Namun, pada praktiknya terdapat perbedaan ketentuan antar kementerian. Berdasarkan Peraturan Menteri Komunikasi dan Informatika Nomor 20 Tahun 2016, setiap transfer data lintas negara harus berkoordinasi ke Kementerian Kominfo. Sementara sesuai PP No 80/2019, transfer dimungkinkan jika Kementerian Perdagangan menyatakan negara tujuan transfer memiliki standar perlindungan data pribadi setara dengan Indonesia.
Ada kecenderungan di sebagian besar negara yang sudah mempunyai UU PDP melakukan restriksi terhadap negara yang belum memiliki regulasi tersebut.
Wakil Ketua Umum Asosiasi Praktisi Perlindungan Data Pribadi (APPDI) Danny Kobrata menyampaikan, ada kecenderungan di sebagian besar negara yang sudah mempunyai UU PDP melakukan restriksi terhadap negara yang belum memiliki regulasi tersebut. Di antara keseluruhan negara anggota G-20, Indonesia, India, dan Amerika Serikat belum mempunyai UU PDP yang komprehensif dan otoritas pengawas perlindungan data pribadi.
Juru Bicara Kementerian Komunikasi dan Informatika sekaligus Co-Chair Digital Economy Working Group (DEWG) G-20 Dedy Permadi menekankan, pemerintah tetap mendorong tata kelola data khususnya arus data lintas batas yang inklusif, memberdayakan, dan berkelanjutan melalui pembahasan praktik fasilitasi arus data oleh negara G-20. Pemerintah Indonesia berharap bisa mendapatkan kesamaan tujuan dan visi dari konsep yang diusung oleh Indonesia itu.
Sementara terkait Satu Data Indonesia (SDI), Dedy menegaskan, itu merupakan kebijakan tersendiri yang menitikberatkan tata kelola data pemerintah yang mudah diakses dan dapat dipertukarkan serta dipakai antar instansi pemerintah. SDI yang kemudian diikuti dengan pengembangan pusat data nasional diharapkan bisa menjadi contoh di skala nasional bagaimana aliran data yang terbuka dapat menciptakan berbagai manfaat.
Selain kehadiran UU PDP, literasi digital kepada masyarakat juga perlu ditingkatkan. Berdasarkan pengukuran yang dilakukan oleh Kementerian Kominfo dan Katadata Insight Center, Indeks Literasi Digital Indonesia tahun 2021 berada pada skor 3,49 atau pada tahap sedang dan mendekati baik. Skor ini naik dibandingkan Indeks Literasi Digital 2020 yang berada pada skor 3,46. Kenaikan tipis itu didukung oleh perbaikan indikator budaya digital dan keterampilan digital.

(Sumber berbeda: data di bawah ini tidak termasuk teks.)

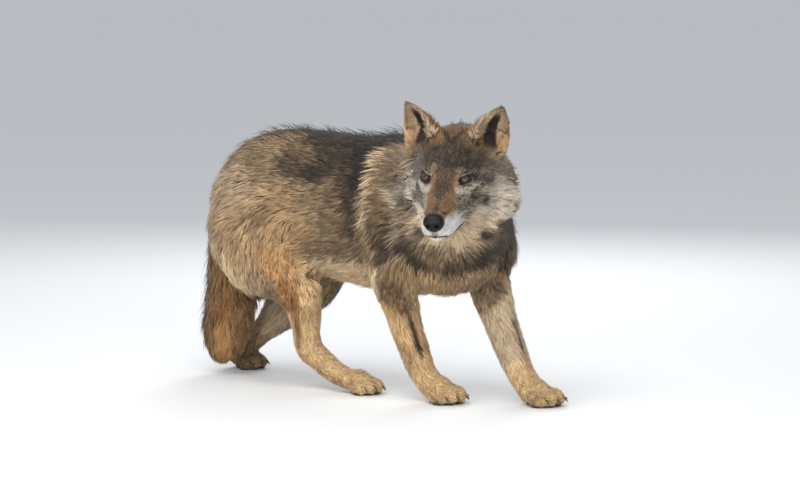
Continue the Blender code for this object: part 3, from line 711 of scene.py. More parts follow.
# %% Markings of the body
# (hair, start, end, radius, strength), in millimetres; y is the distance from the midline, on both sides.
BODY_MARKINGS = [
    ("pale_agouti", (-400, 100, 470), (-270, 150, 420), 95, 0.8),  # rump
    ("pale_agouti", (-300, 155, 380), (-250, 150, 300), 70, 0.9),
    # painted light: paler low on the rump, where it faces down, over its own pale hair
    ("cream", (-270, 160, 370), (-240, 155, 310), 50, 0.5),
    ("tan", (-300, 120, 360), (-100, 140, 350), 85, 0.75),  # thigh
    ("ochre", (-155, 135, 330), (-85, 125, 270), 40, 0.5),
    ("tan", (-165, 135, 470), (-80, 130, 400), 50, 0.5),
    ("brown_agouti", (-40, 110, 340), (120, 120, 340), 40, 0.6),  # lower flank
    ("cream", (-200, 0, 280), (200, 0, 250), 80, 0.85),  # belly
    ("cream", (-40, 110, 290), (170, 115, 295), 36, 0.85),
    ("brown_agouti", (-340, 0, 610), (-100, 0, 640), 70, 0.4),  # line of the back
    ("dark_brown", (-360, 0, 600), (-50, 0, 645), 40, 0.8),
    ("brown_agouti", (-100, 100, 570), (40, 100, 570), 55, 0.75),
    ("dark_grey", (-60, 0, 640), (170, 0, 640), 70, 0.92),  # saddle
    ("dark_brown", (-10, 70, 615), (100, 80, 605), 50, 0.9),
    ("black", (20, 20, 630), (160, 30, 630), 45, 0.8),
    ("brown_agouti", (30, 120, 550), (50, 140, 430), 55, 0.6),
    ("dark_brown", (60, 100, 580), (95, 140, 470), 30, 0.85),
    ("black", (92, 70, 602), (112, 130, 530), 30, 0.92),
    ("black", (112, 130, 530), (114, 142, 480), 25, 0.88),
    ("dark_brown", (114, 142, 480), (113, 146, 420), 22, 0.8),
    ("black", (-62, 118, 535), (-22, 118, 530), 24, 0.75),  # dark tufts of the side
    ("dark_grey", (-34, 108, 560), (40, 105, 575), 34, 0.65),
    ("dark_brown", (-150, 100, 560), (-100, 115, 530), 26, 0.55),
    ("brown_agouti", (-200, 140, 400), (-160, 140, 440), 26, 0.55),
    ("cream", (150, 90, 600), (147, 136, 520), 16, 0.8),  # collar
    ("cream", (147, 136, 520), (148, 148, 450), 15, 0.8),
    ("cream", (150, 148, 450), (156, 146, 380), 14, 0.65),
    ("agouti", (196, 110, 590), (196, 142, 480), 36, 0.95),
    ("dark_brown", (222, 105, 600), (205, 125, 560), 16, 0.55),
    ("brown_agouti", (190, 145, 470), (180, 146, 400), 30, 0.9),
    ("tan", (236, 130, 560), (240, 150, 500), 26, 0.7),
    ("dark_brown", (215, 150, 430), (210, 150, 370), 28, 0.9),
    ("brown_agouti", (262, 140, 500), (270, 140, 440), 36, 0.85),
    ("dark_brown", (255, 148, 450), (262, 148, 400), 20, 0.85),
    ("dark_brown", (270, 146, 475), (276, 146, 440), 15, 0.6),
    ("brown_agouti", (300, 120, 400), (400, 50, 380), 55, 0.7),  # neck below the face
    ("dark_brown", (262, 144, 430), (258, 146, 375), 18, 0.9),  # dark ring under the face
    ("black", (258, 146, 375), (300, 112, 322), 17, 0.82),
    ("black", (300, 112, 322), (371, 98, 318), 17, 0.72),
    ("dark_brown", (371, 98, 320), (437, 46, 346), 20, 0.85),
    ("dark_grey", (437, 46, 346), (442, 0, 380), 24, 0.85),
    ("dark_grey", (415, 75, 380), (415, 60, 440), 26, 0.75),
    ("tan", (235, 140, 295), (325, 80, 290), 26, 0.8),  # chest
    ("tan", (325, 80, 290), (410, 30, 300), 26, 0.7),
    ("tan", (330, 0, 265), (300, 90, 275), 45, 0.7),
    ("brown_agouti", (222, 140, 285), (232, 133, 240), 24, 0.75),  # shoulder
    ("black", (-475, 0, 500), (-475, 0, 330), 34, 0.85),  # back of the tail
    ("cream", (-420, 90, 330), (-280, 140, 260), 44, 0.8),  # breeching
    ("dark_brown", (-455, 0, 260), (-455, 0, 120), 24, 0.55),
]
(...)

Adapun sesuai laporan Institute for Management Development (IMD) World Digital Competitiveness Ranking 2021, Indeks Daya Saing Digital Indonesia tahun 2021 berada di urutan ke-53 dari 64 negara. Sementara, pada indikator pengetahuan yang menjadi satu dari tiga faktor penentu daya saing digital, Indonesia berada di urutan ke-60 dari 64 negara.
Menanggapi hal itu, Direktur Eksekutif ICT Watch Indriyatno Banyumurti menyebutkan tiga tantangan literasi dan edukasi digital di Indonesia. Pertama, maraknya hoaks dan disinformasi. Kedua, ketimpangan akses pengetahuan baik dari sisi jender dan kondisi demografi. Tantangan ketiga yaitu belum ada kebijakan literasi digital yang terintegrasi antar kementerian/lembaga sehingga masing-masing terkesan punya program sendiri.
”Apalagi, sampai sekarang, Indonesia belum mempunyai kurikulum formal terkait literasi digital. Ini berpotensi mempertajam kesenjangan pengetahuan digital. Pemerintah seharusnya menaruh perhatian dan membuat kurikulum formal literasi digital mulai dari jenjang sekolah dasar,” ujar Indriyatno.
Upaya mendorong literasi digital juga perlu dilakukan beragam pihak, termasuk swasta. CEO eFishery Gibran Huzaifah mencontohkan pengalamannya yang meminjamkan ponsel pintar kepada mitra petani ikan budidaya dan mengajari konten dasar di internet satu per satu. Langkah ini dilakukan sebelum dia memperkenalkan produk terhubung internet (IoT) pakan ikan.
Sementara Director and Chief Risk and Sustainability Officer Amartha Aria Widyanto menceritakan, ada petugas lapangan dari pihak Amartha yang rutin memberikan pelatihan literasi digital kepada nasabah mereka yang berlatar perempuan wirausaha mikro.